5. Because vlogging freaks me out – I don’t have a very good camera voice. In fact, I sound like a man in drag. I never really have any makeup on so I just look like a man that’s been dragged through a hedge backwards. I don’t have very good camera etiquette either, I’d probably freeze and ramble on about the same shit. (Much what I’m doing here)
6. It’s a personal thing – which sounds really strange, because I’m sharing this with the entire planet. But I like to look back and see where I was, at a particular time. I like to look back and laugh or cry at what happened on that day. It’s something that will always be accessible to myself, and to others that just need to know that they aren’t alone.
7. I feel that I can help – I have actually received some heart warming and emotional messages from a few people that make my blogging really worthwhile. Because, I don’t see the point in sugar coating it. I mean, you can’t polish the turd that can sometimes be mum life.

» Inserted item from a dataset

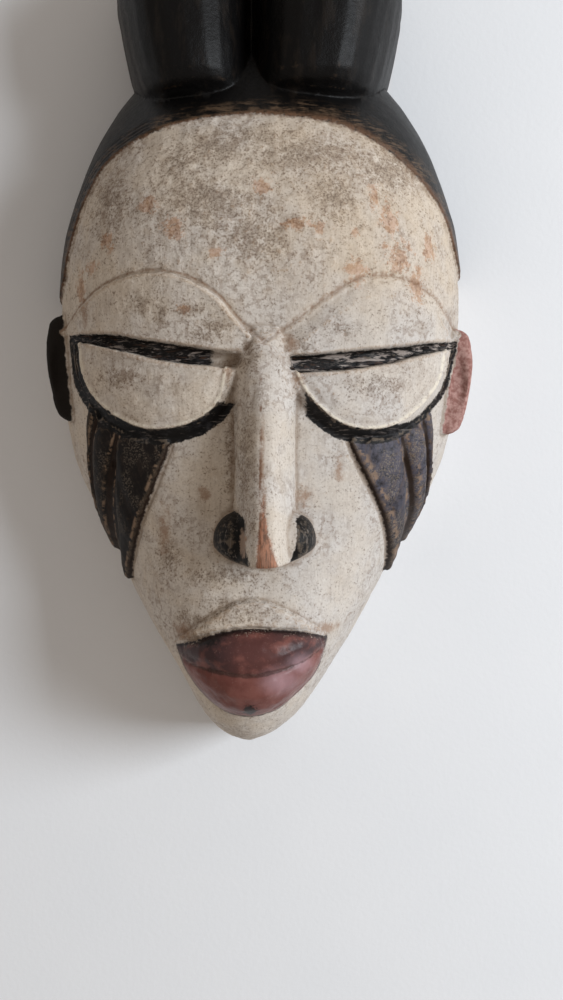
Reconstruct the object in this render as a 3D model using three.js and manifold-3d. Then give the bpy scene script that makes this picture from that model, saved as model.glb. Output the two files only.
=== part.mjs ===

Your kid doesn’t sleep either? You hate being pregnant? You’re fed up of cleaning up baby sick and shit? Me too. Join the fucking club. I’ve always got my arms open wide to those that need a chat and a hug.
And there you have it, even though I don’t need to justify myself to you or anyone, I have. I love what I do, and this solidifies why I do it. Don’t let anyone tell you not to do something (unless it’s drugs or something along those lines👀 Drugs aren’t cool.)